How accurate is mysql_insert_id?

Hi Guys,

I’m in the process of coding a multi-instance shopping cart and have developed some doubts about the above mentioned functions infallibility:

The case:

People will insert the basic information on a product into a “product” table and the primary key will then be fetched with the mentioned function and used as a foreign key for product options in a “prod_options” table affiliated with the data from the product table.

But question is: If another user - almost simultaneously - also inserts into the main “product” table. Could the wrong prod_id then end up being fetched for the first users’ prod-options, so a set of product options somehow end up being affiliated with another users’ product? If yes, what is the best/most efficient surefire way to prevent this from happening?

Thx for reading.

no :slight_smile:

No. The id returned is the one relating to the last insert done from your script. It doesn’t matter that there have been 50 other inserts in the half second since your insert. That’s the whole purpose in using that rather than the maximum value as that maximum is not specific to your insert.

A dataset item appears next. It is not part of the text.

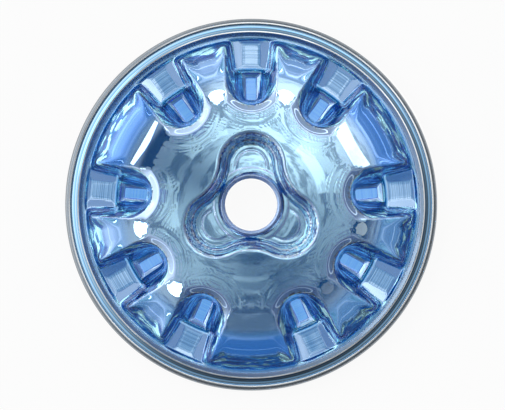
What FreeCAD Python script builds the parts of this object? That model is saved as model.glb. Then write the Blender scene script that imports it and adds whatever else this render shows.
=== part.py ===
"""Flying disc: a clear plate with nine finger pockets, a soft rim ring and a snapped hub eyelet.

Millimetres, +Z up. The origin is on the disc's axis, on the surface that the rim ring's foot rests on.
"""
import FreeCAD, Part
import math
import os

import Sketcher

doc = FreeCAD.newDocument("flying_disc")

# ---------------------------------------------------------------- driving dimensions
SIZES = [
    # overall
    ("disc_r", 135.0, "outer radius of the disc"),
    ("crown_z", 34.0, "height of the crown's apex on the axis"),
    ("flange_z", 11.0, "height of the top face of the plate's flange"),
    ("wall", 1.8, "wall of the plate"),
    # the plate's outer surface, turned about the axis
    ("crown_fall", 8.0, "fall of the crown from its apex to the shoulder"),
    ("fall_run", 38.7, "width of the ribs' fall, from the shoulder to the toe on the flange"),
    ("toe_gap", 3.6, "width of the flange that shows between the toe and the ring's lip"),
    # the nine finger pockets, in three groups of three
    ("group_turn", 90.0, "direction of the first group, degrees"),
    ("pocket_turn", 35.5, "angle between two pockets of a group, degrees"),
    ("pocket_reach", 31.7, "distance from the toe in to the centre of a pocket's round inner end"),
    ("shelf_end", 9.6, "radius of the round inner end at the shelf's floor"),
    ("shelf_depth", 2.5, "depth of the shelf's floor below the flange"),
    ("shelf_past", 0.3, "distance that the shelf's floor runs past the toe"),
    ("well_end", 7.2, "radius of the round inner end at the well's floor"),
    ("well_depth", 3.5, "depth of the well's floor below the shelf's"),
    ("shelf_run", 23.0, "length of the shelf beyond the well"),
    ("flare", 14.0, "angle that a pocket's side opens by, degrees"),
    ("pocket_draft", 20.0, "draft of the pockets' walls, degrees"),
    # the trefoil well round the hub
    ("hub_depth", 19.0, "depth of the trefoil well's floor below the crown's apex"),
    ("lobe_reach", 30.4, "radius of the lobes' centres"),
    ("lobe_r", 16.6, "radius of a lobe at the well's floor"),
    ("hub_draft", 13.0, "draft of the trefoil well's wall, degrees"),
    # the rim ring
    ("web", 6.95, "thickness of the ring outside the plate's edge"),
    ("lip_lap", 5.75, "width that the ring's lips lap over the plate"),
    ("lip_over", 2.0, "height of the upper lip's inner edge above the flange"),
    ("lip_under", 1.8, "thickness of the lower lip"),
    ("bead_in_x", 3.1, "distance from the lip's edge to the inner bead's crest"),
    ("bead_in_z", 3.6, "height of the inner bead's crest above the flange"),
    ("valley_in_x", 6.3, "distance from the lip's edge to the valley"),
    ("valley_z", 1.8, "height of the valley above the flange"),
    ("valley_out_x", 4.2, "distance from the ring's side to the valley"),
    ("bead_out_x", 2.8, "distance from the ring's side to the outer bead's crest"),
    ("bead_out_z", 4.2, "height of the outer bead's crest above the flange"),
    ("side_z", 1.6, "height above the flange where the ring's side turns in to the outer bead"),
    ("skirt_t", 4.1, "thickness of the skirt under the flange"),
    ("skirt_drop", 1.35, "fall of the lower lip's underside towards the skirt"),
    ("foot_bevel", 1.2, "width of the bevel outside the flat foot"),
    ("foot_w", 2.2, "width of the flat foot"),
    ("foot_rise", 1.6, "height of the bevels on both sides of the foot"),
    ("bead_round", 1.6, "rounding of the beads' crests"),
    ("ring_round", 0.6, "rounding of the ring's other corners"),
    # the hub eyelet
    ("bore_r", 18.8, "radius of the hole through the disc"),
    ("tube_t", 1.8, "wall of the eyelet's tube"),
    ("cap_lap", 3.0, "width that the upper flange laps over the plate"),
    ("cap_edge", 1.3, "thickness of the upper flange at its edge"),
    ("cap_mouth", 2.2, "height of the upper flange above the plate at the bore"),
    ("cap_crest_x", 2.4, "distance from the bore to the upper flange's crest"),
    ("cap_crest", 3.4, "height of the upper flange's crest above the plate"),
    ("cap_round", 2.0, "rounding of the upper flange's crest"),
    ("washer_lap", 3.4, "width that the washer laps over the plate"),
    ("washer_t", 1.7, "thickness of the washer"),
    ("washer_bevel", 0.6, "bevel of the washer's lower edge"),
    ("barb_out", 0.6, "distance that the barb stands out of the tube"),
    ("barb_t", 0.9, "height of the barb"),
    # fits
    ("seat_gap", 0.05, "clearance between pieces that seat on each other"),
    ("hole_gap", 0.4, "clearance between the tube and the hole in the plate"),
    ("washer_gap", 0.1, "clearance between the tube and the washer"),
    ("well_gap", 0.3, "clearance between the upper flange and the trefoil well's wall"),
    ("base_margin", 1.0, "depth of the plate's outer form below the floor, where the inner form cuts it"),
]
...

One of the main reasons for that value’s existence is to cater for the exact situation you are considering. Any other alternative would suffer from the problems you are concerned about.

Thx for the rapid replies, much appreciated :slight_smile:

Well, that’s just it. All users will be inserting via the same script. One scipt, handling multiple carts. Do you know how the function operates behind the scenes to quality-ensure the result?

No. Each visitor will be running their own iteration of the script. Each execution of the script is separate. Just because there are a hundred copies of the same script running at the same time doesn’t mean that things work any differently than if they were a hundred different scripts rather than all of them being copies of the same script.

The values associated with any particular visitor’s execution of a script are entirely separate from every other visitor running the same script at the same time. Only when they access information from the database or a file are they looking at the same data.

mysql_insert_id provides a way for each execution of the script to track the value that they inserted into the database regardless of any others that have been inserted since - it provides a field that belongs to the particular execution of the script where simply retrieving the MAX() value from the database would get the last value that was inserted regardless of who inserted it.